Prompt:
Only the lines from the one holding "rim_blank();" through the one holding "cad_parts[node].hide_render = cad_parts[node].hide_viewport" are to be retyped, exactly as they appear, with both boundary lines included.
#### Exercise input ####
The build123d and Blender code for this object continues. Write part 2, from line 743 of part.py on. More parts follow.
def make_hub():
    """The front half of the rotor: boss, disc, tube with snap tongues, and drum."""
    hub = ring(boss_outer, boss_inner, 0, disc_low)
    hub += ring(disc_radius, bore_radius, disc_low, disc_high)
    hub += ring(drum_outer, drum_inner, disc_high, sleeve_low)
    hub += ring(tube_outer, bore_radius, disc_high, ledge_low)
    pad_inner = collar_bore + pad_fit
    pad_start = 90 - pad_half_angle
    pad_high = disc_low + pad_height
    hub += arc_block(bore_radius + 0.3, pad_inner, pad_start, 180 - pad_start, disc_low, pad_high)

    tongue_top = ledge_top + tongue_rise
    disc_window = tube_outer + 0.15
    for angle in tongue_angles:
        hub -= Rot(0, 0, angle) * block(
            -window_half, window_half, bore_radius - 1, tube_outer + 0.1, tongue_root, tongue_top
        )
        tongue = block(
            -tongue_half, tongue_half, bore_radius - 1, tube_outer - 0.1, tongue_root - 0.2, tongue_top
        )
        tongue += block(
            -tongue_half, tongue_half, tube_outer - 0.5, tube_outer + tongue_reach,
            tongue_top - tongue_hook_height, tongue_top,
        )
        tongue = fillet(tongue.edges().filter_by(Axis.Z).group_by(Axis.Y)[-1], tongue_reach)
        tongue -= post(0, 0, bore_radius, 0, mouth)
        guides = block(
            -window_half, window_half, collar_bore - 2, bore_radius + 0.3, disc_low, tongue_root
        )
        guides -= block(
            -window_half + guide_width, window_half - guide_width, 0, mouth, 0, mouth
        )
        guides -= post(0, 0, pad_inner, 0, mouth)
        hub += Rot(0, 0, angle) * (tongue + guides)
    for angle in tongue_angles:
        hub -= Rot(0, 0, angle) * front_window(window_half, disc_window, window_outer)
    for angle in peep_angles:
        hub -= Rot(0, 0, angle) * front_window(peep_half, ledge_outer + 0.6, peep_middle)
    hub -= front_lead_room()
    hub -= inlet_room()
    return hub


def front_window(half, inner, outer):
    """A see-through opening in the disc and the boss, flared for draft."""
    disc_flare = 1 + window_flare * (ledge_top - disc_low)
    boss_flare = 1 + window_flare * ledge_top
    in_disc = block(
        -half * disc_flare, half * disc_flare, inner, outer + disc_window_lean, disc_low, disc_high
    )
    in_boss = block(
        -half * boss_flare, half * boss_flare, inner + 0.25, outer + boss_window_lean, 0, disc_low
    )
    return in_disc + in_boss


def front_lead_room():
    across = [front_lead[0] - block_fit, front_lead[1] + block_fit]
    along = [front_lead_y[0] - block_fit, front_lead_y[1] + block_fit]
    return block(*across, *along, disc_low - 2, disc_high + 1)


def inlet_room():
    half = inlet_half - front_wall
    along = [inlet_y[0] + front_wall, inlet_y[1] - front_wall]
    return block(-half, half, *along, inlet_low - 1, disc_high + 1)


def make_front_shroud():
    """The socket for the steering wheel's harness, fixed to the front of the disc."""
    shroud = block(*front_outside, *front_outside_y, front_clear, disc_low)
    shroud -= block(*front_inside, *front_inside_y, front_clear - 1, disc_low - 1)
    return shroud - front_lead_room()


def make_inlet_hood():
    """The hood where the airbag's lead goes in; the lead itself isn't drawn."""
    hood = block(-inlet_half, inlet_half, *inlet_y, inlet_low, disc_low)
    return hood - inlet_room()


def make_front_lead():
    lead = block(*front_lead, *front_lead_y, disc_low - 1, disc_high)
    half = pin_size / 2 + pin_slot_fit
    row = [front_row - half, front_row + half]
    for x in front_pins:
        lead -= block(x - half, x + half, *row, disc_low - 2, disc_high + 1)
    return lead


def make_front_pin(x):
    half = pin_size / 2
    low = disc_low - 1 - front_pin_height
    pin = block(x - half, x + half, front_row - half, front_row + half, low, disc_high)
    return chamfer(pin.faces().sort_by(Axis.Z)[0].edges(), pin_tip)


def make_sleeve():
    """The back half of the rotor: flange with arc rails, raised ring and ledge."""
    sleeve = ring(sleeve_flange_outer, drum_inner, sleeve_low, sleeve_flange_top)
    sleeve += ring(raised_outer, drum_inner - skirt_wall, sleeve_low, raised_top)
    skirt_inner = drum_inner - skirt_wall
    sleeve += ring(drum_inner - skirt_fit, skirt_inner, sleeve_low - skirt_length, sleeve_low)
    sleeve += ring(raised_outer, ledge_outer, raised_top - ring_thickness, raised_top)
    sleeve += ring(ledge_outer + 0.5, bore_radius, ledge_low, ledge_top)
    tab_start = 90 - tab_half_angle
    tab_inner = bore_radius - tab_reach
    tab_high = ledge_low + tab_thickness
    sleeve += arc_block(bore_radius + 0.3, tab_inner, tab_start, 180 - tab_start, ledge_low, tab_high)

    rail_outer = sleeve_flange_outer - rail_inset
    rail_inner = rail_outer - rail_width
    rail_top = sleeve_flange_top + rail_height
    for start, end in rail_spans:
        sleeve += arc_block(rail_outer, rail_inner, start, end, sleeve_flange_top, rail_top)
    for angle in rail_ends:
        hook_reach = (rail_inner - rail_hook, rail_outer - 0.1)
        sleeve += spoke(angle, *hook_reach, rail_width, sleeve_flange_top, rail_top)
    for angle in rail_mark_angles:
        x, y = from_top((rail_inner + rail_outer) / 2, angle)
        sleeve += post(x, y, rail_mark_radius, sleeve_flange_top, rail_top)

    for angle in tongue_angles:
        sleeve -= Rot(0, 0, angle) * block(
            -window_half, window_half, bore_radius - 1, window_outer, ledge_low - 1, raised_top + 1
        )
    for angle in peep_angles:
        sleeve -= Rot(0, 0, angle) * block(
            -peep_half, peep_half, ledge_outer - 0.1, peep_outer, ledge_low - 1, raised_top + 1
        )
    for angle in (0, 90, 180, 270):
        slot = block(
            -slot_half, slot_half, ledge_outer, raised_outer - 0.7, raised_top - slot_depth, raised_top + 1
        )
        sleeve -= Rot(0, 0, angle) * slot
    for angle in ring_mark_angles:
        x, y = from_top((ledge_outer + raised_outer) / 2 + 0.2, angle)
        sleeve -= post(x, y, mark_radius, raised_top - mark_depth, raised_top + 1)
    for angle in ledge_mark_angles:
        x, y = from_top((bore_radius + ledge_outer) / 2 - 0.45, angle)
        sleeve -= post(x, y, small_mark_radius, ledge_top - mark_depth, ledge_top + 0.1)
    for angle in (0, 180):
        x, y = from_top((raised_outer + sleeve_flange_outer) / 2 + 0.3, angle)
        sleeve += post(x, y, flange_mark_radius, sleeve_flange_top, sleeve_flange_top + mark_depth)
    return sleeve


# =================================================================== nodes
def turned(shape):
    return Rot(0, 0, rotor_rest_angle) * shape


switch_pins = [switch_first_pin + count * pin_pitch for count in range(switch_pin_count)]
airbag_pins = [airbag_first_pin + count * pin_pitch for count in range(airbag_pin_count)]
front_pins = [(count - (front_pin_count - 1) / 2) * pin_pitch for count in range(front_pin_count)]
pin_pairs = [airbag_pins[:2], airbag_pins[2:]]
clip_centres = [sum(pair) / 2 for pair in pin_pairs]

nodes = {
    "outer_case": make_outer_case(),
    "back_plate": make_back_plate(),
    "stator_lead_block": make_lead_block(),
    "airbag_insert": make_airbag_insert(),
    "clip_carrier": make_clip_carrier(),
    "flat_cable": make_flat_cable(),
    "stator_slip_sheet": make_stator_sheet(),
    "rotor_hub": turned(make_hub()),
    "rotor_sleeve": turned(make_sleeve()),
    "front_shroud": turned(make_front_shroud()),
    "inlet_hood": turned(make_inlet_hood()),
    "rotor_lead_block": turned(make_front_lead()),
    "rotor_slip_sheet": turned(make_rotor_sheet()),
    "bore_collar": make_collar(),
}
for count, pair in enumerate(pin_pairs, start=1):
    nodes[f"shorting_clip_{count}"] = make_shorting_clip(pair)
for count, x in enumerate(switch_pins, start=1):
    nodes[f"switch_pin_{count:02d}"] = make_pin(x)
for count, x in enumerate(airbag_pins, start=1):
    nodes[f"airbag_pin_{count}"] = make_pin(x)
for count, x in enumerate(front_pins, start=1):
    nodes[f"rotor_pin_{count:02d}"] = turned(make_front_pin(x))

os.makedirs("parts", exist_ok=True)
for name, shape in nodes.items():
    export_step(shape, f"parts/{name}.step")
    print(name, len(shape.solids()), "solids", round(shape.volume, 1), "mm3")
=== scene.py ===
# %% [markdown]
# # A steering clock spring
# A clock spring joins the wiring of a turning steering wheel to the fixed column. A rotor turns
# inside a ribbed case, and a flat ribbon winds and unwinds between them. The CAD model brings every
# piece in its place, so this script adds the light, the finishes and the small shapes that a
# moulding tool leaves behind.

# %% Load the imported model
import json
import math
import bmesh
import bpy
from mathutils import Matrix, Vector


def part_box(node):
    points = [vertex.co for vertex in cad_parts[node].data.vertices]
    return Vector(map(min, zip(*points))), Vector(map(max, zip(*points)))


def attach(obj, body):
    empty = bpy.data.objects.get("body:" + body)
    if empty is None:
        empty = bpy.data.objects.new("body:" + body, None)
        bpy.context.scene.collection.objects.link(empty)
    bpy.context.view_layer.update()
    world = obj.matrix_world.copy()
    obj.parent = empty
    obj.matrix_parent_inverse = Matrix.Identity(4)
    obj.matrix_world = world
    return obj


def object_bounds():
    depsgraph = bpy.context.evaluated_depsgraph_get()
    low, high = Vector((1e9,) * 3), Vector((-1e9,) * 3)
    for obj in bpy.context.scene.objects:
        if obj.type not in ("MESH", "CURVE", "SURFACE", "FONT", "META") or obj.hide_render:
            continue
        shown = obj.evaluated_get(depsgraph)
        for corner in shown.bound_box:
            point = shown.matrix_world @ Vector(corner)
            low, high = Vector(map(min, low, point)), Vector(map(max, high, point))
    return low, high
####
#### Exercise input ####
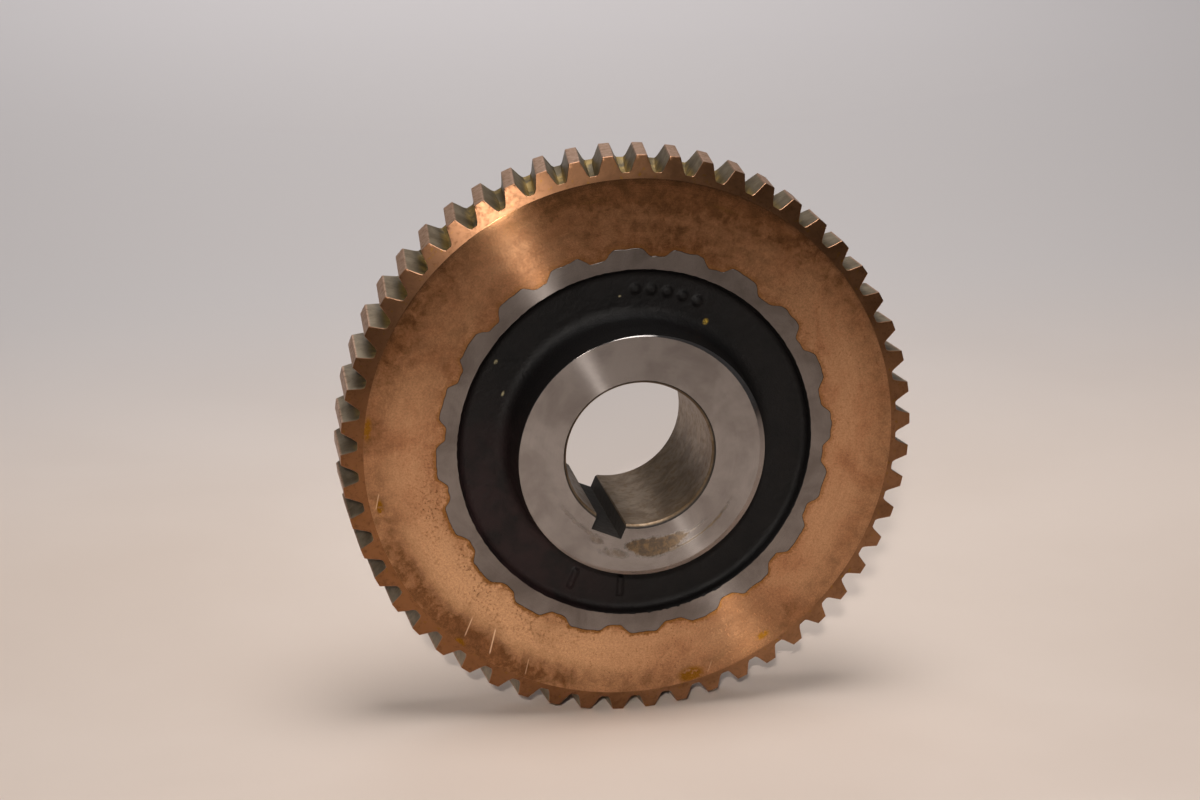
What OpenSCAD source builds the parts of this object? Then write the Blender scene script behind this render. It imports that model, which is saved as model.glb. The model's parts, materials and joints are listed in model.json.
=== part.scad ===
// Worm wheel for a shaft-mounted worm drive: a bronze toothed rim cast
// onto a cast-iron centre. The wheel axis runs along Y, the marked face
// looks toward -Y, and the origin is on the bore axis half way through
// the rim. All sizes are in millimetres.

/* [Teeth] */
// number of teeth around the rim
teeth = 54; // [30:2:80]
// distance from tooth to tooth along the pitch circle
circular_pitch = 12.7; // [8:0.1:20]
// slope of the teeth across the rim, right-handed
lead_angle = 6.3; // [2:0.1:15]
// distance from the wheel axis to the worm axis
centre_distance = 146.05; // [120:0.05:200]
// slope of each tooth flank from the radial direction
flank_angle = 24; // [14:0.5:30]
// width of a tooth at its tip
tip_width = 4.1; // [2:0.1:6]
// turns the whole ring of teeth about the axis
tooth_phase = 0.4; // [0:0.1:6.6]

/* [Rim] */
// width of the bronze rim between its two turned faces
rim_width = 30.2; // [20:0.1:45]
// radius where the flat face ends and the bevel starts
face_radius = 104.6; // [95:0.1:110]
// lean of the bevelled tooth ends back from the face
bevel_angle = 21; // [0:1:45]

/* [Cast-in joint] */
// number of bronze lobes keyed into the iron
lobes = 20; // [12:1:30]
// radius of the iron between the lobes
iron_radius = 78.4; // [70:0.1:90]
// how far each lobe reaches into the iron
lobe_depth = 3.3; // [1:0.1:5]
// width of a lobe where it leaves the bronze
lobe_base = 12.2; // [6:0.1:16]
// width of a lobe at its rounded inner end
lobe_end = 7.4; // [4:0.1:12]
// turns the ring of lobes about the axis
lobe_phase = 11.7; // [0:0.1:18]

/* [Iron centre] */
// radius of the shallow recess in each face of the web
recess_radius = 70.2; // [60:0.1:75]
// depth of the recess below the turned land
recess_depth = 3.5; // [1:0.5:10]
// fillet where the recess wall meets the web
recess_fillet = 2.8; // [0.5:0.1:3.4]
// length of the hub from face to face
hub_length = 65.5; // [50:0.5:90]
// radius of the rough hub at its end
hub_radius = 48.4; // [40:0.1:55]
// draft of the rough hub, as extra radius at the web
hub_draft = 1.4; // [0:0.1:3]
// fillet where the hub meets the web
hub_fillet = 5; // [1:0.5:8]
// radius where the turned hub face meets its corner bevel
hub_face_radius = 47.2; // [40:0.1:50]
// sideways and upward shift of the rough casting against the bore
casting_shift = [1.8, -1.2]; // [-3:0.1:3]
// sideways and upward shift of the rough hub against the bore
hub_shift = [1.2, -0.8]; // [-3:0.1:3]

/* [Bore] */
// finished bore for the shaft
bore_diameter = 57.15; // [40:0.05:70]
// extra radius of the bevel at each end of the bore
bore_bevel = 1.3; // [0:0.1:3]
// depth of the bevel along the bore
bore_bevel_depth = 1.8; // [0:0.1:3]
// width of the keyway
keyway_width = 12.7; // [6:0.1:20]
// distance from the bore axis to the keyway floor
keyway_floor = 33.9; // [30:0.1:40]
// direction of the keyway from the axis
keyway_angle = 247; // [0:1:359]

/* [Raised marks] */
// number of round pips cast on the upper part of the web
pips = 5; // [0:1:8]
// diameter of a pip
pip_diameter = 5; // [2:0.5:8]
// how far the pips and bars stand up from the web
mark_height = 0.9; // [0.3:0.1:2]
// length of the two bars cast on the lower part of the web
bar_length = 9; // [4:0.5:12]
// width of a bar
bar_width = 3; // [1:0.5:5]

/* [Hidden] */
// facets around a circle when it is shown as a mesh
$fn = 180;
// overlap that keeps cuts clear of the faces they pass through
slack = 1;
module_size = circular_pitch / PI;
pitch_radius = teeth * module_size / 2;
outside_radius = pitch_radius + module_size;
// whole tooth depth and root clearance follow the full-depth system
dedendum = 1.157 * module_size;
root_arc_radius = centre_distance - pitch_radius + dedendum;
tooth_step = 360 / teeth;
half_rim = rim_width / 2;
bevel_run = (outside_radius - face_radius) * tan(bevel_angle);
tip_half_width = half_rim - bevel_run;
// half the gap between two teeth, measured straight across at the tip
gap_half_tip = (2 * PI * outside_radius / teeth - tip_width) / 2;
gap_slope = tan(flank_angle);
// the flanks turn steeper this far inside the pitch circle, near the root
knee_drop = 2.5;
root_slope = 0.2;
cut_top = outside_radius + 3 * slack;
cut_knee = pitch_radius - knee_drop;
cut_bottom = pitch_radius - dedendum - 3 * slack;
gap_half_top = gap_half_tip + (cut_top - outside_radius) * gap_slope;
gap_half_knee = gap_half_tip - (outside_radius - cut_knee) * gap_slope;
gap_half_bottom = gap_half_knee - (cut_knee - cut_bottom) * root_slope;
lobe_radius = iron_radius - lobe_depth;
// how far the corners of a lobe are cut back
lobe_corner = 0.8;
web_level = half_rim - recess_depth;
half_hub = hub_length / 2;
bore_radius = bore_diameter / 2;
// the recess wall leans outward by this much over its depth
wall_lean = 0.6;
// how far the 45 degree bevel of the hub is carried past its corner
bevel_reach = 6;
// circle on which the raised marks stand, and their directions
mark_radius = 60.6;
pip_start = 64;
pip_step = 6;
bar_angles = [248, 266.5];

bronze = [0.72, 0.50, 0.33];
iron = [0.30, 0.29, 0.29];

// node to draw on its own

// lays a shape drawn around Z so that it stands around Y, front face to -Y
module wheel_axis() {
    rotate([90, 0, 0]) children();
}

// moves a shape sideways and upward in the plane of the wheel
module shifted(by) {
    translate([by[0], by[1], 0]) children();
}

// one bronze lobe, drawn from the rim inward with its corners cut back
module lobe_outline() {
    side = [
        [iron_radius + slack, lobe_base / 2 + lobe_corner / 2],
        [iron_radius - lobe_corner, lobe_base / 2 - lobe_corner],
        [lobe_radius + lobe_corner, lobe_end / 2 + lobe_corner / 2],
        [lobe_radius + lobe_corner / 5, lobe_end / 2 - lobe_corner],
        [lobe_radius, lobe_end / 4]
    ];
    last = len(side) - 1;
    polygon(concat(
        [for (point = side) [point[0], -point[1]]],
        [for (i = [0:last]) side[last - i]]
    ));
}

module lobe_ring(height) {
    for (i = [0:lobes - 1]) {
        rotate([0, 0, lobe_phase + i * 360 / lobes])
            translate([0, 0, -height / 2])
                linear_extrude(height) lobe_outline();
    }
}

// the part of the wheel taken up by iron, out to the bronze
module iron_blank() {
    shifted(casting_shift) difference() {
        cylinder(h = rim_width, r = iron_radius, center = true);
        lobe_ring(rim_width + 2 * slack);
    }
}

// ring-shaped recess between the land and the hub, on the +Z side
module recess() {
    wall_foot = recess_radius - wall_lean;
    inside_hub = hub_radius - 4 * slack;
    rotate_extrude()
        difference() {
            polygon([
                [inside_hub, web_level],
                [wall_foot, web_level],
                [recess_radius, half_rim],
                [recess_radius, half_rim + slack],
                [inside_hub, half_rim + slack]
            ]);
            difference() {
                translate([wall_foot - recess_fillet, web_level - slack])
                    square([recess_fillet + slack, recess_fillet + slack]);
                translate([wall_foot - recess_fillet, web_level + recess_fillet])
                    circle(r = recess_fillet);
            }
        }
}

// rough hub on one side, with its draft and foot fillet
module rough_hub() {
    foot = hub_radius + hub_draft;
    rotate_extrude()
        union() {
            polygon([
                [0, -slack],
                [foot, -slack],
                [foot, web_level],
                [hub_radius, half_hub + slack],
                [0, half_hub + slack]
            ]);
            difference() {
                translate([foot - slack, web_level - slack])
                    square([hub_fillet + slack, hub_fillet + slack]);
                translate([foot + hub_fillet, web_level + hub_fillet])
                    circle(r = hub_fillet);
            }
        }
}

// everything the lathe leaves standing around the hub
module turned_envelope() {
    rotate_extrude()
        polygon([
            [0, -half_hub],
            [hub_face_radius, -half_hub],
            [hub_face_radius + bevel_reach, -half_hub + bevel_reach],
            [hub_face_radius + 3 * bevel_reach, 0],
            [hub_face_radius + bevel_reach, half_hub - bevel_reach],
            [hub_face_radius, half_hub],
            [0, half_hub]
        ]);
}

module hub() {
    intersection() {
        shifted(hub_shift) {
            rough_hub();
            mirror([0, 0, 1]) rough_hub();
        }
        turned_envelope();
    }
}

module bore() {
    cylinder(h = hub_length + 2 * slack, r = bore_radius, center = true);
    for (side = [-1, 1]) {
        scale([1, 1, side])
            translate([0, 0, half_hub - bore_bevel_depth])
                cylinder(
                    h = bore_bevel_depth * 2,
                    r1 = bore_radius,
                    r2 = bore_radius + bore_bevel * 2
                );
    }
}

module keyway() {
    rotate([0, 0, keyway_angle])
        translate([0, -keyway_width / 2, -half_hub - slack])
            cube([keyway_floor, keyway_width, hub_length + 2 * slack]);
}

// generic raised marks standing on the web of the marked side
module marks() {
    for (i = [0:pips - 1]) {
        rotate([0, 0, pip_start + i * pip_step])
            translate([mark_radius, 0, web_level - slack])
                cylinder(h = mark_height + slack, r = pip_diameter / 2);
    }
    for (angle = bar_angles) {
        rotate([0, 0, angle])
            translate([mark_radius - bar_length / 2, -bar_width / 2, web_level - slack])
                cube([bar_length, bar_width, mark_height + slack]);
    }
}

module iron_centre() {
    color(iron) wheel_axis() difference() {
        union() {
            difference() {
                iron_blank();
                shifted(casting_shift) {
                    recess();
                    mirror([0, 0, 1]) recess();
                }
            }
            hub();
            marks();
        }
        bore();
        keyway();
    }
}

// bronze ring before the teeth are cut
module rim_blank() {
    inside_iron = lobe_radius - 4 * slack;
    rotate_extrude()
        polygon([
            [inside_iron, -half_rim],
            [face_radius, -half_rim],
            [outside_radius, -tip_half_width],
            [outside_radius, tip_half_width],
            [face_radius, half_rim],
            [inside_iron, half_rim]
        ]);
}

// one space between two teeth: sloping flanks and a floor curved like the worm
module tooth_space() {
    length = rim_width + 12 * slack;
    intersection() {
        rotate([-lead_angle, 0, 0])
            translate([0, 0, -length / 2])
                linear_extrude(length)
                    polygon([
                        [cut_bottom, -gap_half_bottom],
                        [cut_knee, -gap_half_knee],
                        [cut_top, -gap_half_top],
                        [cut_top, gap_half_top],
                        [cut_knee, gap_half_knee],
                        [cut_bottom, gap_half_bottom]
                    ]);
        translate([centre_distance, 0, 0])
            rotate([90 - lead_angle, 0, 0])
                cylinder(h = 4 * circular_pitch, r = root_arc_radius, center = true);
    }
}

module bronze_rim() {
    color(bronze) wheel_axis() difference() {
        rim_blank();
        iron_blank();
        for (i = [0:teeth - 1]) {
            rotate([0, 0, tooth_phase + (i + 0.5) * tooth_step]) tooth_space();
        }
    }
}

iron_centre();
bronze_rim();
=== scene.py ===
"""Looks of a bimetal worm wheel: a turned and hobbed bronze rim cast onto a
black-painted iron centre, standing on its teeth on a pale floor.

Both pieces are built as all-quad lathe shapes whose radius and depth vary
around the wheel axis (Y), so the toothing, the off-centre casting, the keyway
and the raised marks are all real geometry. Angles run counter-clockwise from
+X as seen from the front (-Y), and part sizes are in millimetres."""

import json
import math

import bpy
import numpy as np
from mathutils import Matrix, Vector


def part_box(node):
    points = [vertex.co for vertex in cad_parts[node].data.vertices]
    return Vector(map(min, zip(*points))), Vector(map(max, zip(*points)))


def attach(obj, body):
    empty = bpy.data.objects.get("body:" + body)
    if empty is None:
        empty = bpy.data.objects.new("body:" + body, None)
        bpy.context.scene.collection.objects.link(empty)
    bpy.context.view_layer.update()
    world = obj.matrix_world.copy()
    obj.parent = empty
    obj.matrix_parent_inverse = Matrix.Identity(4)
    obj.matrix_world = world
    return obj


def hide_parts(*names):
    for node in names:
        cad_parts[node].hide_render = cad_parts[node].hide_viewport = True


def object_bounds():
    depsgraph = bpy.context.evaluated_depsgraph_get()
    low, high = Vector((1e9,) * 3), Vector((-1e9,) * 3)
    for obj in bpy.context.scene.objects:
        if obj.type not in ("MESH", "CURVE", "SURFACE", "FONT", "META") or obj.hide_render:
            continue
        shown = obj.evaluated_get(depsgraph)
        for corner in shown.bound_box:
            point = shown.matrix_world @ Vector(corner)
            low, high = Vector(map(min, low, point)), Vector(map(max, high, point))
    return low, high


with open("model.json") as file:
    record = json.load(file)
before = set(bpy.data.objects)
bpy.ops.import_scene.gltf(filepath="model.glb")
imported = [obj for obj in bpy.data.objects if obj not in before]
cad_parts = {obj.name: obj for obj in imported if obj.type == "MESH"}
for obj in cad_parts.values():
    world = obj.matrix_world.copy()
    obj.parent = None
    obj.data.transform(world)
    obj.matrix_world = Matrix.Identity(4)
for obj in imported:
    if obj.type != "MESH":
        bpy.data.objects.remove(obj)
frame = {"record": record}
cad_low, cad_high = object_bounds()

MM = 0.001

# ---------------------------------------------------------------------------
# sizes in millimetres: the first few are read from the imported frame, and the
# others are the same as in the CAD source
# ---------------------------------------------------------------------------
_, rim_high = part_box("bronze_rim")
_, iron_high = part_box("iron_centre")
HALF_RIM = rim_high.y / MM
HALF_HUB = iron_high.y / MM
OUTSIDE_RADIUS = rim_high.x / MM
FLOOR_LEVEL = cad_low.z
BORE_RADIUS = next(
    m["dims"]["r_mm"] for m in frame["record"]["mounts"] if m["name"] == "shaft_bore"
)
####
Task response:
        rim_blank();
        iron_blank();
        for (i = [0:teeth - 1]) {
            rotate([0, 0, tooth_phase + (i + 0.5) * tooth_step]) tooth_space();
        }
    }
}

iron_centre();
bronze_rim();
=== scene.py ===
"""Looks of a bimetal worm wheel: a turned and hobbed bronze rim cast onto a
black-painted iron centre, standing on its teeth on a pale floor.

Both pieces are built as all-quad lathe shapes whose radius and depth vary
around the wheel axis (Y), so the toothing, the off-centre casting, the keyway
and the raised marks are all real geometry. Angles run counter-clockwise from
+X as seen from the front (-Y), and part sizes are in millimetres."""

import json
import math

import bpy
import numpy as np
from mathutils import Matrix, Vector


def part_box(node):
    points = [vertex.co for vertex in cad_parts[node].data.vertices]
    return Vector(map(min, zip(*points))), Vector(map(max, zip(*points)))


def attach(obj, body):
    empty = bpy.data.objects.get("body:" + body)
    if empty is None:
        empty = bpy.data.objects.new("body:" + body, None)
        bpy.context.scene.collection.objects.link(empty)
    bpy.context.view_layer.update()
    world = obj.matrix_world.copy()
    obj.parent = empty
    obj.matrix_parent_inverse = Matrix.Identity(4)
    obj.matrix_world = world
    return obj


def hide_parts(*names):
    for node in names:
        cad_parts[node].hide_render = cad_parts[node].hide_viewport = True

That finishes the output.